Ch. XII, § 1. De faits parfaitement certains, et qui sont en effet très exactement observés. - Paraissent répugner à la raison, c'est parfaitement vrai; et les phénomènes que cite Aristote semblent tout à fait contraires à ce qu'on devait supposer rationnellement. La grêle est de la glace, et rependant elle tombe en été, et il y en a rarement en hiver. - Ne gèle qu'en hiver, il faut se rappeler qu'Aristote vit sous le climat de la Grèce et de l'Asie mineure. - Puis ensuite à la fin de l'été, il y a parfois de la grêle au cœur même de l'été.  - C'est toujours quand il fait moins froid, le fait est parfaitement exact.
§ 2. Dans les lieux plus tempérés, le fait est bans doute exact; mais je ne vois pas que la science moderne s'en soit spécialement occupée. - Il semble étrange, ou absurde à la raison. - L'eau se congèle dans la région supérieure, parce que l'eau une fois formée serait retombée par son propre poids sous forme de pluie, avant d'être gelée. - A la hauteur où elle serait alors élevée, le texte n'est pas tout à fait aussi précis.

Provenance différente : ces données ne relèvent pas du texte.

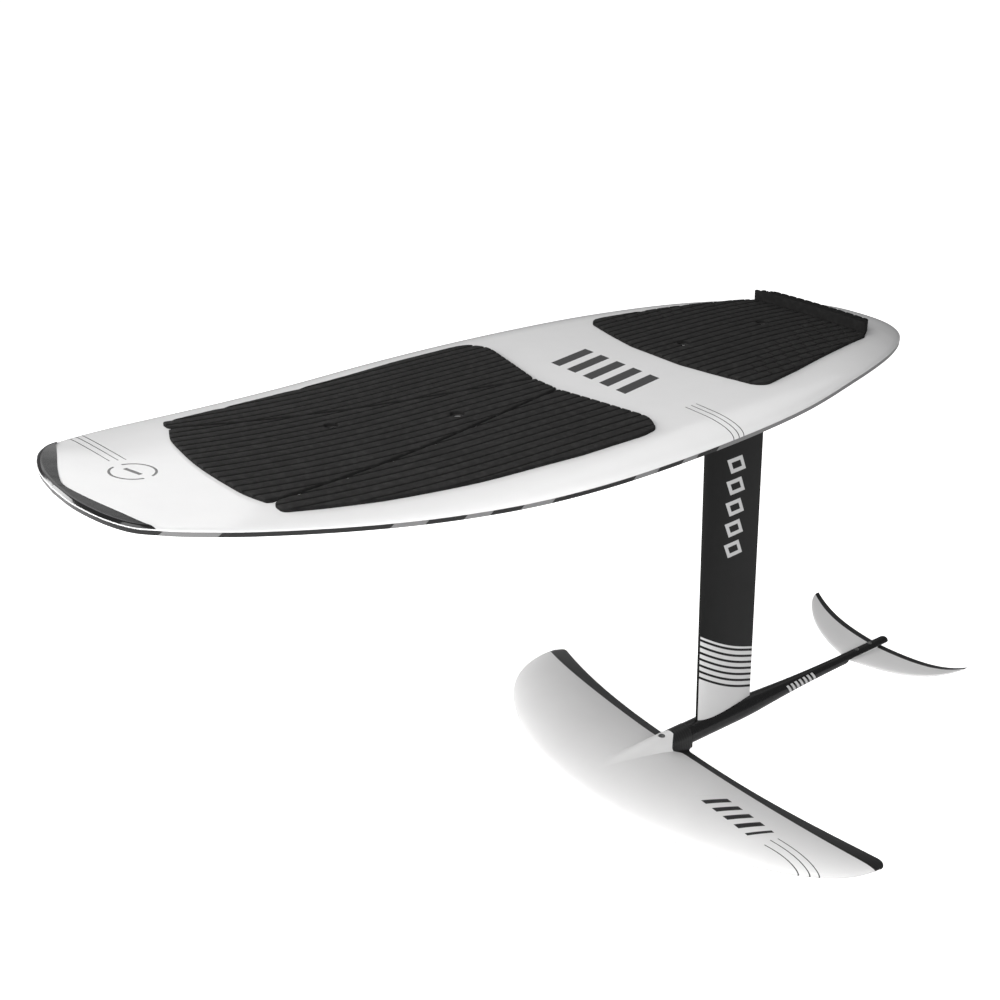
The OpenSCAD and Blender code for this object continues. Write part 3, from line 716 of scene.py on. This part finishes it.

§ 3. Les gouttelettes des ondées, il n'y a qu'un seul mot en grec. - Et reposent sur l'air, c'est-à-dire quelles sont assez légères pour rester en suspension dans l'atmosphère, comme le prouve ce qui suit. - En fortes ondées, le texte a le même mot que quelques lignes plus haut.

§ 4. Les corps gelée ne se combinent pas, la remarque est fort ingénieuse; et Aristote sent bien qu'il y a ici quelque cause particulière qui forme les grêlons. Seulement cette cause lui échappe. Mais c'est déjà beaucoup d'en avoir soupçonné l'existence. - Toute cette eau soit restée en haut, l'eau est bien en haut comme le dit Aristote; seulement elle n'y est pas sous forme liquide; elle y est sous forme de vapeur; et, par l'action d'une force particulière, elle se congèle et prend les dimensions que présente la grêle. - Car une si grande quantité, il y a ici une idée sous-entendue : « car, si cette masse d'eau n'était pas en haut comme on le suppose,  » une si grande quantité, etc.

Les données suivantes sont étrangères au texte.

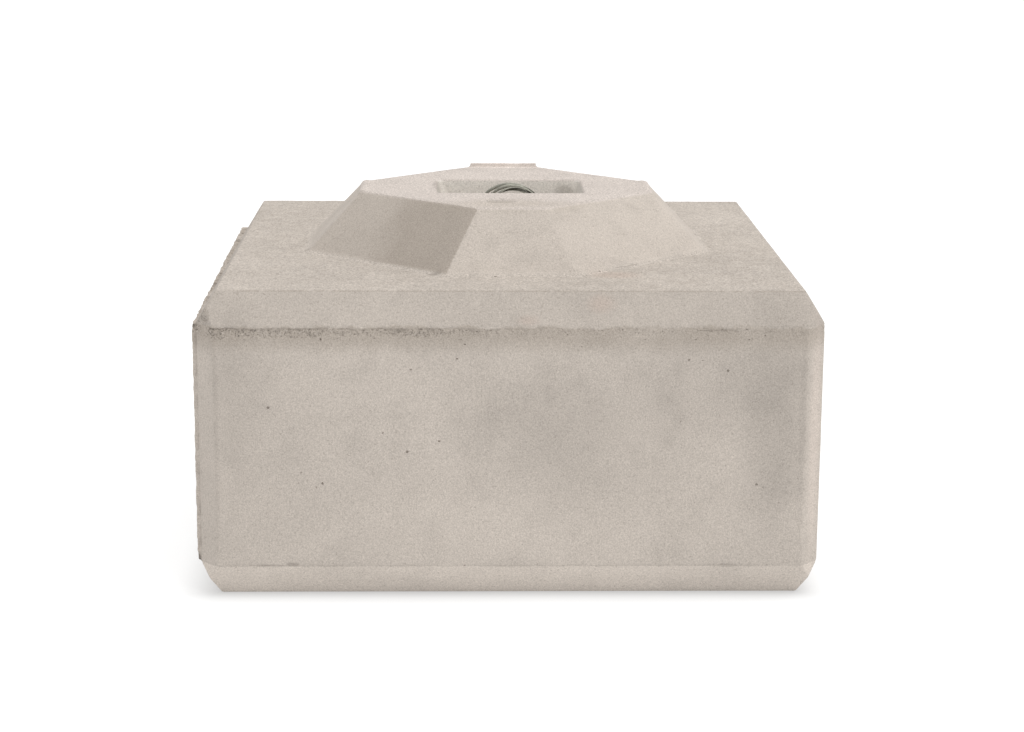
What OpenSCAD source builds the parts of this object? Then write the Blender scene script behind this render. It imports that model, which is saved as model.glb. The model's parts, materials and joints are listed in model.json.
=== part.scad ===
// Interlocking precast concrete block. A flat octagonal stud stands on top of it, with a pocket
// that holds three nested wire-rope lifting loops, and a matching socket is cast into the underside.
// Millimetres, +Z up, origin on the ground under the centre of the stud.

/* [Block] */
// Width of the block along X
block_w = 1200; // [1000:10:1500]
// Depth of the block along Y
block_d = 1200; // [1000:10:1500]
// Height of the block without its stud
block_h = 600; // [480:10:750]
// Horizontal width of the bevel around the top and bottom faces
bevel_inset = 39; // [20:1:60]
// Height of that bevel
bevel_rise = 64; // [30:1:80]
// How far each upright corner is cut back along both sides
corner_cut = 36; // [15:1:60]
// How far the left side stands proud at the front, where its form panel spread
spread_front = 7; // [2:1:12]
// How far the left side stands proud at the back
spread_back = 16; // [2:1:16]

/* [Stud] */
// Height of the stud above the block
stud_h = 118; // [90:2:150]
// From the stud's centre to a short side of its top face
stud_half = 304; // [250:1:370]
// From the stud's centre to a long side of its top face
stud_diagonal = 268; // [222:1:325]
// How far a short side's flank spreads from top to foot
flank_run = 110; // [80:1:135]
// How far a long side's flank spreads from top to foot
diagonal_run = 122; // [90:1:140]
// Width of the trowelled lips along the short sides
lip_w = 14; // [8:1:20]
// Height of the lip along the back side
back_lip_h = 9; // [3:1:12]
// Height of the lips along the left and right sides
side_lip_h = 4; // [2:1:6]

/* [Lifting pocket] */
// Length of the pocket's mouth along X
pocket_w = 308; // [250:2:370]
// Length of the pocket's mouth along Y
pocket_d = 196; // [160:2:240]
// Depth of the pocket
pocket_depth = 110; // [90:1:135]
// How far each pocket wall leans in from mouth to floor
pocket_lean = 38; // [20:1:46]
// How far the pocket and its loops sit to the right of the stud's centre
pocket_shift = 8; // [-10:1:10]

/* [Socket] */
// Free space between a stud's flanks and the socket that drops over it
socket_clearance = 12; // [6:1:20]
// Free height between a stud's top and the socket's ceiling
socket_headroom = 14; // [11:1:25]

/* [Lifting loops] */
// Diameter of the wire rope
rope_d = 8; // [6.5:0.1:9.6]
// Gap between neighbouring ropes where they lie closest
rope_gap = 1; // [0.8:0.1:2]
// Bend radius of the outer loop, at the rope's centre
outer_bend = 78; // [65:1:94]
// How far the centre of each loop moves right of the next larger one
loop_offset = 4.5; // [2:0.5:6]
// How far the outer loop's rope centre stays below the pocket's mouth
top_gap = 3; // [0:1:20]
// How much lower each next loop reaches
top_step = 4; // [2:1:8]
// Lean of the inner loop from upright; negative leans to the front
inner_lean = -3; // [-8:1:-1]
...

§ 5. Quelques-uns, il paraît que cette désignation vague s'adresse à Anaxagore, selon la conjecture des commentateurs grecs; voir plus bas, § 13. - Dans la région supérieure qui est plus froide, le fait est exact; et tous les observateurs modernes l'ont constaté. - L'eau qui y parvient, sous forme de vapeur qui se condense d'abord en gouttelettes. - Plus fréquente en été, le fait est exact; il tombe aussi de la grêle en hiver, mais le fait est assez rare.

§ 6. Dans les lieux très élevés, c'est un fait qui n'est pas très exact et qui n'est pas généralement admis par les observateurs. De Saussure et d'autres savant, out vu tomber de la grêle sur des montagnes à 3,428 mètres et même 4,550 mètres de hauteur au-dessus du niveau de la mer; voir la Météorologie de Kaemtz, traduction française, p. 351. - D'après cette théorie, qui n'est pas aussi fausse qu'Aristote semble le croire.

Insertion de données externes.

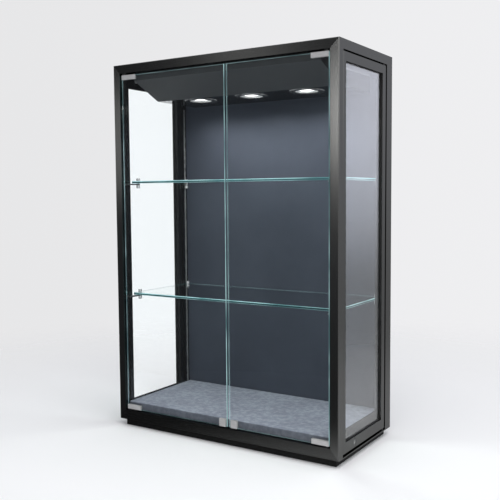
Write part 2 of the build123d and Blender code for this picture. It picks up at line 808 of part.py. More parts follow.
front_stile_corners = [
    (y_panel_front, z_panel_bottom),
    (y_panel_front, z_panel_top),
    (y_sight_front, z_sight_high),
    (y_sight_front, z_sight_low),
]
rear_stile_corners = [
    (y_panel_rear, z_panel_bottom),
    (y_panel_rear, z_panel_top),
    (y_sight_rear, z_sight_high),
    (y_sight_rear, z_sight_low),
]
top_member_corners = [
    (y_panel_front + mitre_gap, z_panel_top),
    (y_panel_rear - mitre_gap, z_panel_top),
    (y_sight_rear - mitre_gap, z_sight_high),
    (y_sight_front + mitre_gap, z_sight_high),
]
bottom_member_corners = [
    (y_panel_front + mitre_gap, z_panel_bottom),
    (y_panel_rear - mitre_gap, z_panel_bottom),
    (y_sight_rear - mitre_gap, z_sight_low),
    (y_sight_front + mitre_gap, z_sight_low),
]

left_ring = side_ring(-1)
right_ring = side_ring(1)

# Fixed left panel, tapped for its screws
for name, corner_sets in (
    ("left_panel_stiles", (front_stile_corners, rear_stile_corners)),
    ("left_panel_rails", (top_member_corners, bottom_member_corners)),
):
    blanks = [side_member(left_ring, -1, corners) for corners in corner_sets]
    with BuildPart() as left_members:
        for blank in blanks:
            add(blank.part)
        with BuildSketch(facing_right(-x_panel_in)):
            with Locations(*low_screws, *high_screws):
                Circle(panel_screw_radius + press_gap)
        extrude(amount=-panel_screw_length, mode=Mode.SUBTRACT)
    write_step(left_members, name)

# Pivot pins of the side door: from inside its rails to inside the cabinet's
pin_spans = (
    (z_panel_bottom + side_pin_depth * 2, z_frame + sill_flange / 2),
    (z_panel_top - side_pin_depth * 2, z_head + profile_wall),
)

# Hinged right panel: the rear stile's inner edge is relieved so that it swings clear of the sill,
# the bottom rail is bored for the lock, and both rails are bored for the pivot pins
for name, corners in (
    ("side_door_front_stile", front_stile_corners),
    ("side_door_rear_stile", rear_stile_corners),
    ("side_door_top_rail", top_member_corners),
    ("side_door_bottom_rail", bottom_member_corners),
):
    blank = side_member(right_ring, 1, corners)
    with BuildPart() as door_member:
        add(blank.part)
        with BuildSketch(Plane.XY.offset(z_panel_bottom)):
            with Locations((x_panel_in, y_panel_rear)):
                Rectangle(side_relief * math.sqrt(2), side_relief * math.sqrt(2), rotation=45)
        extrude(amount=z_panel_top - z_panel_bottom, mode=Mode.SUBTRACT)
        for z_inside_door, z_inside_rail in pin_spans:
            with BuildSketch(Plane.XY.offset(z_inside_door)):
                with Locations((side_pivot_x, side_pivot_y)):
                    Circle(side_pin_radius + press_gap)
            extrude(amount=z_inside_rail - z_inside_door, mode=Mode.SUBTRACT)
        with BuildSketch(facing_right(x_panel_in)):
            with Locations((y_lock, z_lock)):
                Circle(lock_body_radius + slide_gap)
        extrude(amount=panel_thickness, mode=Mode.SUBTRACT)
        with BuildSketch(facing_right(x_panel_out - lock_flange)):
            with Locations((y_lock, z_lock)):
                Circle(lock_flange_radius + slide_gap)
        extrude(amount=lock_flange, mode=Mode.SUBTRACT)
    write_step(door_member, name)

# Glass and gasket of both side panels
for side, glass_name, gasket_name in (
    (-1, "left_panel_glass", "left_panel_gasket"),
    (1, "side_door_glass", "side_door_gasket"),
):
    glass_plane, glass_size = low_plane(side, x_glass_in, x_glass_out)
    with BuildPart() as side_glass:
        with BuildSketch(glass_plane):
            with Locations((sight_y_mid, sight_z_mid)):
                Rectangle(sight_y + 2 * glass_engagement, sight_z + 2 * glass_engagement)
        extrude(amount=glass_size)
    write_step(side_glass, glass_name)
    strip_plane, strip_size = low_plane(side, x_glass_in - gasket_wall, x_glass_out + gasket_wall)
    with BuildPart() as gasket:
        with BuildSketch(strip_plane):
            gasket_reach = 2 * (glass_engagement + (groove_depth - glass_engagement) / 2)
            with Locations((sight_y_mid, sight_z_mid)):
                Rectangle(sight_y + gasket_reach, sight_z + gasket_reach)
                Rectangle(sight_y - 2 * gasket_lip, sight_z - 2 * gasket_lip, mode=Mode.SUBTRACT)
        extrude(amount=strip_size)
        add(side_glass.part, mode=Mode.SUBTRACT)
    write_step(gasket, gasket_name)

# Screws through the left sill and stop into the fixed panel
with BuildPart() as left_panel_screws:
    with BuildSketch(facing_right(-x_upstand)):
        with Locations(*low_screws, *high_screws):
            Circle(2 * panel_screw_radius)
    extrude(amount=panel_screw_radius)
    with BuildSketch(facing_right(-x_upstand)):
        with Locations(*low_screws, *high_screws):
            Circle(panel_screw_radius)
    extrude(amount=-panel_screw_length)
write_step(left_panel_screws, "left_panel_screws")

# Glass doors: leaf, pivot clips and strike plate
clip_front_y = y_front + door_setback - clip_plate
clip_depth = door_glass + 2 * clip_plate
y_glass_back = y_front + door_setback + door_glass


def wrap_plate(x_low, x_high, z_low, z_high, at_bottom):
    """A U-shaped plate round the bottom or top edge of the door glass."""
    x_mid, x_size = centre_and_size(x_low, x_high)
    z_mid, z_size = centre_and_size(z_low, z_high)
    with BuildPart() as plate:
        with BuildSketch(facing_front(clip_front_y + clip_depth)):
            with Locations((x_mid, z_mid)):
                Rectangle(x_size, z_size)
        extrude(amount=clip_depth)
        front_edges = plate.faces().sort_by(Axis.Y)[0].edges()
        chamfer(front_edges, clip_plate / 4)
        slot_shift = clip_web if at_bottom else -clip_web
        with BuildSketch(facing_front(y_glass_back)):
            with Locations((x_mid, z_mid + slot_shift)):
                Rectangle(x_size, z_size)
        extrude(amount=door_glass, mode=Mode.SUBTRACT)
    return plate.part


clip_ends = (
    (z_door_bottom - clip_web, z_door_bottom - clip_web + clip_height, True),
    (z_door_top + clip_web - clip_height, z_door_top + clip_web, False),
)
left_leaf = (-x_in + door_edge_gap, door_meeting_offset - door_meeting_gap / 2)
right_leaf = (door_meeting_offset + door_meeting_gap / 2, x_in - door_edge_gap)
for side, (leaf_low, leaf_high), name, pivot_x, strike_x in (
    (-1, left_leaf, "left_door", left_pivot_x, strike_places[0]),
    (1, right_leaf, "right_door", right_pivot_x, strike_places[1]),
):
    leaf_mid, leaf_width = centre_and_size(leaf_low, leaf_high)
    door_mid, door_height = centre_and_size(z_door_bottom, z_door_top)
    with BuildPart() as door_leaf:
        with BuildSketch(facing_front(y_glass_back)):
            with Locations((leaf_mid, door_mid)):
                Rectangle(leaf_width, door_height)
        extrude(amount=door_glass)
        for flat in (door_leaf.faces().sort_by(Axis.Y)[0], door_leaf.faces().sort_by(Axis.Y)[-1]):
            chamfer(flat.edges(), panel_play)
    write_step(door_leaf, f"{name}_glass")

    clip_low = leaf_low if side < 0 else leaf_high - clip_length
    with BuildPart() as door_clips:
        for z_low, z_high, at_bottom in clip_ends:
            add(wrap_plate(clip_low, clip_low + clip_length, z_low, z_high, at_bottom))
            z_pin = z_low if at_bottom else z_high
            pin_reach = door_bottom_gap if at_bottom else door_top_gap
            with BuildSketch(Plane.XY.offset(z_pin)):
                with Locations((pivot_x, door_pivot_y)):
                    Circle(pivot_pin_radius)
            extrude(amount=(-1 if at_bottom else 1) * (pin_reach - clip_web + pivot_pin_depth))
    write_step(door_clips, f"{name}_clips")

    strike_low = strike_x - strike_width / 2
    z_strike_low = z_door_bottom - clip_web
    with BuildPart() as strike_plate:
        add(wrap_plate(strike_low, strike_low + strike_width, z_strike_low, z_strike_low + strike_height, True))
    write_step(strike_plate, f"{name}_strike")

# Nylon bushes for every pivot
bush_flange = bush_radius + 1.5 * panel_play
door_bushes = (
    (z_sill, z_door_bottom - clip_web - slide_gap, -bush_wall_depth),
    (z_head, z_door_top + clip_web + slide_gap, bush_wall_depth),
)
side_bushes = (
    (z_frame, z_frame + sill_flange, z_panel_bottom - slide_gap),
    (z_head + profile_wall, z_head, z_panel_top + slide_gap),
)
with BuildPart() as pivot_bushes:
    for z_rail, z_clip, into_rail in door_bushes:
        with BuildSketch(Plane.XY.offset(z_rail)):
            with Locations(*pivot_places):
                Circle(bush_flange)
        extrude(amount=z_clip - z_rail)
        with BuildSketch(Plane.XY.offset(z_rail)):
            with Locations(*pivot_places):
                Circle(bush_radius)
        extrude(amount=into_rail)
    for z_end, z_face, z_door in side_bushes:
        with BuildSketch(Plane.XY.offset(z_face)):
            with Locations((side_pivot_x, side_pivot_y)):
                Circle(side_bush_radius + panel_play)
        extrude(amount=z_door - z_face)
        with BuildSketch(Plane.XY.offset(z_end)):
            with Locations((side_pivot_x, side_pivot_y)):
                Circle(side_bush_radius)
        extrude(amount=z_face - z_end)
    with BuildSketch(Plane.XY.offset(z_frame)):
        with Locations(*pivot_places):
            Circle(pivot_pin_radius + running_gap)
        with Locations((side_pivot_x, side_pivot_y)):
            Circle(side_pin_radius + running_gap)
    extrude(amount=frame_height, mode=Mode.SUBTRACT)
write_step(pivot_bushes, "pivot_bushes")

# Pivot pins pressed into the side door
with BuildPart() as side_door_pins:
    for z_inside_door, z_inside_rail in pin_spans:
        with BuildSketch(Plane.XY.offset(z_inside_door)):
            with Locations((side_pivot_x, side_pivot_y)):
                Circle(side_pin_radius)
        extrude(amount=z_inside_rail - z_inside_door)
write_step(side_door_pins, "side_door_pins")

# Cam lock: housing in the door's bottom rail, turning plug and cam
x_housing_end = x_upstand + slide_gap
x_flange_face = x_panel_out
with BuildPart() as lock_housing:
    with BuildSketch(facing_right(x_housing_end)):
        with Locations((y_lock, z_lock)):
            Circle(lock_body_radius)
    extrude(amount=x_flange_face - x_housing_end)
    with BuildSketch(facing_right(x_flange_face - lock_flange)):
        with Locations((y_lock, z_lock)):
            Circle(lock_flange_radius)
    extrude(amount=lock_flange)
    rim = lock_housing.faces().sort_by(Axis.X)[-1].edges()
    fillet(rim, lock_flange / 2)
    with BuildSketch(facing_right(x_housing_end)):
        with Locations((y_lock, z_lock)):
            Circle(lock_plug_radius + slide_gap)
    extrude(amount=x_flange_face - x_housing_end, mode=Mode.SUBTRACT)
write_step(lock_housing, "lock_housing")

x_cam_out = x_upstand - slide_gap
with BuildPart() as lock_plug:
    with BuildSketch(facing_right(x_cam_out)):
        with Locations((y_lock, z_lock)):
            Circle(lock_plug_radius)
    extrude(amount=x_flange_face - x_cam_out - slide_gap)
    with BuildSketch(facing_right(x_flange_face - slide_gap - key_slot_depth)):
        with Locations((y_lock, z_lock)):
            SlotOverall(key_slot_length, key_slot_width, rotation=90)
    extrude(amount=key_slot_depth, mode=Mode.SUBTRACT)
write_step(lock_plug, "lock_plug")

with BuildPart() as lock_cam:
    with BuildSketch(facing_right(x_cam_out - cam_thickness)):
        with Locations((y_lock, z_lock)):
            Circle(cam_width / 2)
        arm_mid, arm_size = centre_and_size(y_lock, y_lock + cam_length - cam_width / 2)
        with Locations((arm_mid, z_lock)):
            Rectangle(arm_size, cam_width)
        with Locations((y_lock + cam_length - cam_width / 2, z_lock)):
            Circle(cam_width / 2)
    extrude(amount=cam_thickness)
write_step(lock_cam, "lock_cam")

# Push latches: housing in the deck, spring sleeve and plunger
y_latch_front = y_deck - felt_thickness - latch_flange
y_latch_end = y_deck + latch_length
y_plunger_tip = clip_front_y + clip_depth + slide_gap
y_plunger_end = y_plunger_tip + plunger_length
plunger_bore = plunger_radius + running_gap
with BuildPart() as latch_housings:
    with BuildSketch(facing_front(y_latch_end)):
        with Locations(*latch_points):
            Circle(latch_radius)
    extrude(amount=y_latch_end - y_latch_front)
    with BuildSketch(facing_front(y_latch_front + latch_flange)):
        with Locations(*latch_points):
            Circle(latch_flange_radius)
    extrude(amount=latch_flange)
    with BuildSketch(facing_front(y_latch_end - profile_wall)):
        with Locations(*latch_points):
            Circle(plunger_bore)
    extrude(amount=y_latch_end - profile_wall - y_latch_front, mode=Mode.SUBTRACT)
write_step(latch_housings, "latch_housings")

y_spring_front = y_plunger_end + plunger_travel + slide_gap
with BuildPart() as latch_springs:
    with BuildSketch(facing_front(y_latch_end - profile_wall)):
        with Locations(*latch_points):
            Circle(plunger_radius)
            Circle(plunger_radius - spring_wall, mode=Mode.SUBTRACT)
    extrude(amount=y_latch_end - profile_wall - y_spring_front)
write_step(latch_springs, "latch_springs")

for x_latch, name in zip(strike_places, ("left_latch_plunger", "right_latch_plunger")):
    with BuildPart() as plunger:
        with BuildSketch(facing_front(y_plunger_end)):
            with Locations((x_latch, z_latch)):
                Circle(plunger_radius)
        extrude(amount=plunger_length)
        chamfer(plunger.faces().sort_by(Axis.Y)[0].edges(), panel_play)
    write_step(plunger, name)

print("door pivots", pivot_places)
print("side pivot", (side_pivot_x, side_pivot_y))
print("lock", (x_flange_face, y_lock, z_lock))
print("latches", latch_points)
print("lamps", lamp_places, "at", z_canopy)
print("wall holes", z_top - wall_hole_drop, z_frame + wall_hole_rise)
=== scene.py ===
# %% [markdown]
# # A glass display cabinet with a graphite frame
#
# The cabinet is a shallow showcase: a mitred frame of dark anodised profile stands in front, a second
# frame behind it carries the back panel, and clear panes close the sides. Two frameless glass doors turn
# on small steel clips, two glass shelves rest on padded clamps, and three lamps sit in a sheet canopy.
# This lesson dresses the finished solid model. The shapes stay as they were drawn, so the work here is
# light, finish, and the one soft part, the felt on the deck.

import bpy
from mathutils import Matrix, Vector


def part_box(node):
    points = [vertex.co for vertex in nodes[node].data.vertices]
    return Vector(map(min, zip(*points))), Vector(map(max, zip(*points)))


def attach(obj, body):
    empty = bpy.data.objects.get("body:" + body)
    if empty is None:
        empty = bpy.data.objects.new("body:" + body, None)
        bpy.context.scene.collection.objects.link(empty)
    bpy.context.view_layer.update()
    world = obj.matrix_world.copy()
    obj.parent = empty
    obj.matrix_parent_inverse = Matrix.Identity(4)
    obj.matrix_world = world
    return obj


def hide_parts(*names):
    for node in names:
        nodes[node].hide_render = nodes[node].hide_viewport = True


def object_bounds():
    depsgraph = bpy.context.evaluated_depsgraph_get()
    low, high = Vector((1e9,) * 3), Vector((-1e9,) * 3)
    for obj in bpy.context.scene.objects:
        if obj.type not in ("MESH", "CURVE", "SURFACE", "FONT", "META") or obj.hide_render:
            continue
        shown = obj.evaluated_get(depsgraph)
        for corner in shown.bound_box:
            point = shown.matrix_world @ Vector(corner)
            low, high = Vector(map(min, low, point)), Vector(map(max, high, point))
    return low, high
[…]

§ 7. Produire un tel bruit, le fait est incontestable, et l'on suppose que ce bruit est causé par le choc des grêlons entre eux ou par la rencontre de deux vents opposés. - Et les voyaient, et effet, les nuages chargés de grêle ont un aspect tout différent que les autres nuages. Ils sont d'une couleur grise toute particulière.

§ 8. Fassent du bruit, ce n'est pas toujours eu effet que ce bruit est produit, et il a lieu sans doute quand les nuages contiennent plus d'électricité ou que les vents opposés sont plus violents. - Incroyablement grosse, les grêlons atteignent parfois des dimensions et des poids énormes qui vont jusqu'à 500 grammes ou même 1 ou 2 kilos. On a constaté aussi la chute de véritables blocs de glace qui ne sont que des grêlons accumulés. - Sans avoir les former arrondies, les grêlons ont d'ordinaire la forme d'une poire terminée par une surface arrondie. - Près de la terre, Voir plus haut, § 6. - Les philosophes dont nous parlons, le texte n'est pas tout à fait aussi explicite.

§ 9. Ce qui est cause d'une plus forte gelée, le phénomène n'est pas absolument le même quoiqu'il ait beaucoup de rapport, et le grêlon n'est pas précisément ni de la glace ni de la neige. - Ce qui ne peut faire de doute, en examinant les grêlons de plus près, on voit que c'est tout au moins une sorte de glace toute particulière. - Qui n'ont pas du tout la forme ronde, ce détail du phénomène n'a pas été spécialement étudié par les observateurs modernes. - Non loin de ta terre, le fait n'est pas certain, et les grêlons pourraient être ballotés longtemps entre les nuages qui les produisent, sans que ces nuages fussent dans les hautes parties de l'atmosphère. - Fracassées de mille manières, ceci se rapproche davantage des explications que donne la science moderne. - Et des dimensions moindres, ceci n'est pas aussi exact. Ce qui est vrai c'est que les grêlons se fondent à mesure qu'ils approchent de la terre.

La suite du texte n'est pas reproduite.